The perfect bungalow should be designed to fit the needs of a particular owner…. The bungalow architect must study carefully the practical conditions of the problem, and the personality of the owner forms one of the most difficult and at the same time most interesting parts of it.
Charles Sumner Greene,
in The Architect, December 1915
Charles Greene believed that acceding to an owner’s wishes too early in the design process meant losing a valuable opportunity to improve the work when construction began. Instead he advocated working “in the real spirit of adventure,” constantly changing and improving the design while maintaining a dialog with the client.
Letters and notes survive to document a few of these “adventures” with clients. Mary Gamble and D. L. James peppered their architects with a multitude of questions about details; Adelaide Tichenor insisted that Charles travel to the 1904 Louisiana Purchase Exposition in St. Louis for inspiration; Lucretia Garfield moved walls and windows by letter and involved her architect son in the process. When Charles Pratt complained about costs, Charles responded that he was getting not just a house, but a work of art whose value could never be measured in dollars and cents. While working on the Richardson house in Porterville, in the San Joaquin Valley, the conscientious Henry sometimes wrote his client two or three letters a day, solving everything from furnace to sewage system.

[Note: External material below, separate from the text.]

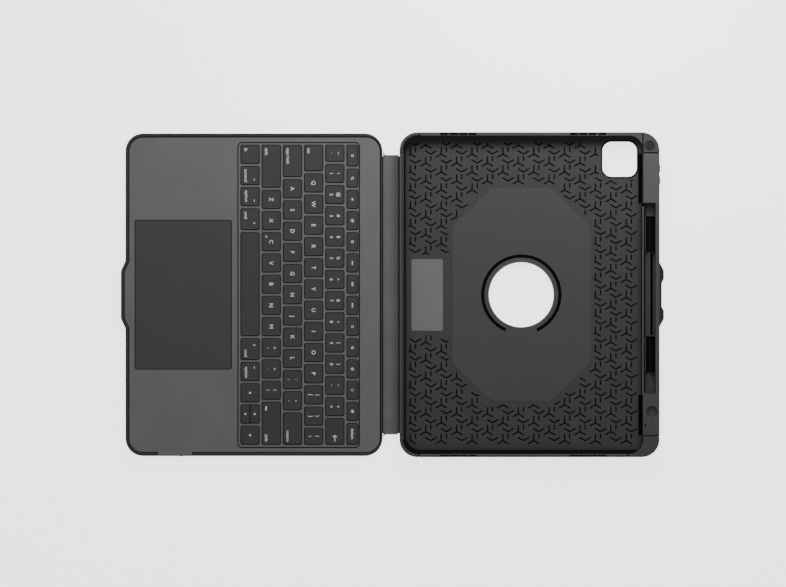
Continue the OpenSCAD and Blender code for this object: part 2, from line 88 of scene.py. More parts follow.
def length(name, text, value):
    """A length in metres that the user may change."""
    return FloatProperty(name=name, description=text, default=value, min=0, unit="LENGTH", precision=5)


def number(name, text, value):
    """A plain number that the user may change."""
    return FloatProperty(name=name, description=text, default=value, min=0)


def colour(name, text, value):
    """A colour that the user may change."""
    return FloatVectorProperty(name=name, description=text, default=value, min=0, max=1, subtype="COLOR")


class CaseSizes(bpy.types.PropertyGroup):
    """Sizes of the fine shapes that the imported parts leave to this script."""

    rim_round: length("Rim rounding", "Rounding of the rim's edges", 0.7 * MM)
    frame_round: length("Frame rounding", "Rounding of the tray frame's edges", 0.75 * MM)
    panel_round: length("Panel rounding", "Rounding of the covers' edges", 0.45 * MM)
    fine_round: length("Fine rounding", "Rounding of the small parts' edges", 0.15 * MM)
    cap_round: length("Keycap rounding", "Rounding of the keycaps' top edges", 0.35 * MM)
    cap_taper: length("Keycap taper", "How far the keycaps' sides lean in", 0.22 * MM)
    cap_dish: length("Keycap dish", "Depth of the dish in each keycap", 0.1 * MM)
    dish_margin: length("Dish margin", "Width of the keycap's border round the dish", 0.85 * MM)
    letter_size: length("Letter size", "Type size of the letters on the keys", 5.2 * MM)
    sign_size: length("Sign size", "Type size of the numbers and signs", 4.2 * MM)
    word_size: length("Word size", "Type size of the words on the wide keys", 3.9 * MM)
    print_depth: length("Print thickness", "Thickness of the printed legends", 0.03 * MM)
    groove_pitch: length("Groove pitch", "Distance along the fold lines between two groove stars", 16.1 * MM)
    groove_row: length("Groove row", "Distance across the fold lines between two like rows of stars", 27.73 * MM)
    groove_arm: length("Groove arm", "Length of one arm of a groove star", 5.9 * MM)
    stem_start: length("Stem start", "Gap between a forked groove and its short stem", 1.8 * MM)
    stem: length("Stem", "Length of the short stem grooves", 4.4 * MM)
    groove_width: length("Groove width", "Width of the grooves in the tray floor", 1.2 * MM)
    groove_depth: length("Groove depth", "Depth of the grooves in the tray floor", 0.7 * MM)
    groove_margin: length("Groove margin", "Plain border that the grooves leave round the floor's parts", 2.2 * MM)
    cloth_wrap: length("Cloth thickness", "Thickness of the cloth round the spine", 0.45 * MM)
    lip_strip: length("Lip strip", "Width of the grey strip on the lining beside the spine", 0.8 * MM)
    cloth_tuck: length("Fold tuck", "How far the cloth of a fold reaches into a panel", 0.6 * MM)
    channel_height: length("Channel height", "Height of the stylus channel's floor", 4.0 * MM)
    hem: length("Hem", "Width of the hem at each end of the spine", 1.6 * MM)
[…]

By 1915, with most of the firm’s major work behind them, these adventurous collaborations with demanding and artistically inclined clients had produced an outstanding legacy of original and refined dwellings.
The Robert R. Blacker house garden, Pasadena, ca. 1920. From left to right: Ida Canfield Frost (sister of Nellie and Carrie), Edward Wheeler Frost, Nellie Blacker, Carrie Thorsen, William Thorsen, and Robert Blacker.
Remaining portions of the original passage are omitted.